- Genre: Sitcom
- Created by: Eric Gilliland Brian Burns
- Directed by: Michael Lembeck Robin Bextor
- Starring: Gerry Red Wilson Kellie Overbey Nadia Dajani Ron Livingston Pauley Perrette
- Composers: Mark McAdam Jonathan Wolff Paul Buckley
- Country of origin: United States
- Original language: English
- No. of seasons: 1
- No. of episodes: 5 (plus 1 unaired)

Production
- Executive producers: Eric Gilliland Sid Youngers
- Producer: Lisa Albert
- Production companies: Eric Gilliland Productions 20th Century Fox Television

Original release
- Network: ABC
- Release: March 10 – April 7, 1998

= That's Life (1998 TV series) =

That's Life is an American television sitcom that premiered March 10, 1998, on ABC. The series is about a blue-collar family living in Queens.

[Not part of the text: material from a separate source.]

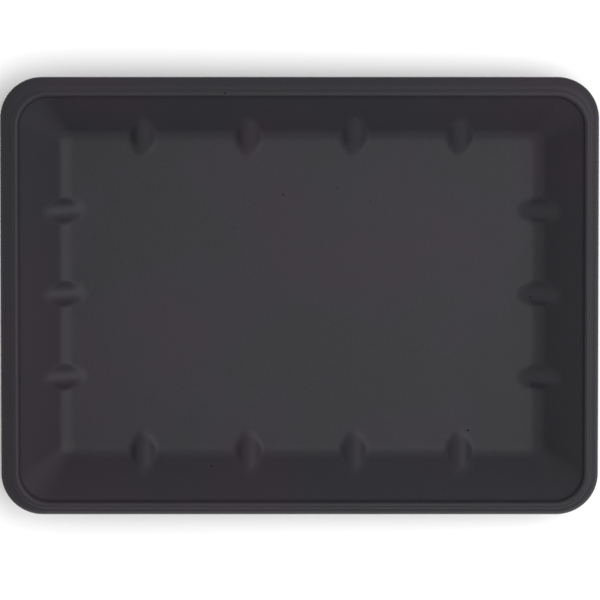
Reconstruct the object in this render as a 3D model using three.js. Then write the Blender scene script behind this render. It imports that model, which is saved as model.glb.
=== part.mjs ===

It was cancelled by ABC after only a little more than a month, airing its final episode on April 7, 1998, leaving one episode unaired.

==Summary==
Mike is head of the meat department at the supermarket. He has been married to Patty for ten years, and the two live in their own duplex in Queens. Patty's sister Catherine and her son Kieran move into the apartment above Mike and Patty. Lisa is Patty's college-aged sister, and Mitch is Mike's best friend.

==Cast==
- Gerry Red Wilson as Mike
- Kellie Overbey as Patty
- Nadia Dajani as Catherine
- Ron Livingston as Mitch
- Pauley Perrette as Lisa
- Michael Charles Roman as Kieran

==Episodes==

| No. | Title | Directed by | Written by | Original release date | Prod. code |
|---|---|---|---|---|---|
| 1 | "The First One" | Michael Lembeck | Story by : Brian Burns & Eric Gilliland Teleplay by : Eric Gilliland | March 10, 1998 | 1ABK01 |
| 2 | "The Second One, Believe It or Not" | Gordon Hunt | Pat Bullard & Rich Kaplan | March 17, 1998 | 1ABK03 |
| 3 | "Actually, the Third One" | Unknown | Norma Vela & Lisa Albert | March 24, 1998 | 1ABK02 |
| 4 | "94 to Syndication" | Unknown | Janet Leahy & Lisa Albert & Pat Bullard & Rich Kaplan | March 31, 1998 | 1ABK06 |
| 5 | "The Easter Story" | Michael Lembeck | Eric Gilliland | April 7, 1998 | 1ABK04 |
| 6 | "The Sixth One to Air" | TBD | Sid Youngers & Norma Vela & Stacie Lipp & Mark McAdam | unaired | 1ABK05 |

==Reception==
Rick Lyman of The New York Times called the series "an affable car wreck of a sitcom". Ray Richmond of Variety said that it is "an uncomfortably crude" series that "looks to be a jarringly insular, Hollywood vision of how the gentiles must live". Tom Shales of The Washington Post panned the show, describing it as a "pathetic attempt by ABC to do a blue-collar sitcom in the tradition of 'Roseanne'. . . . It's not imitated, of course, in ways that matter or in terms of quality and credibility." In response to the Easter episode, which aired on April 7, 1998, the series was denounced by the Catholic League for Religious and Civil Rights as "the most anti-Catholic television show ever".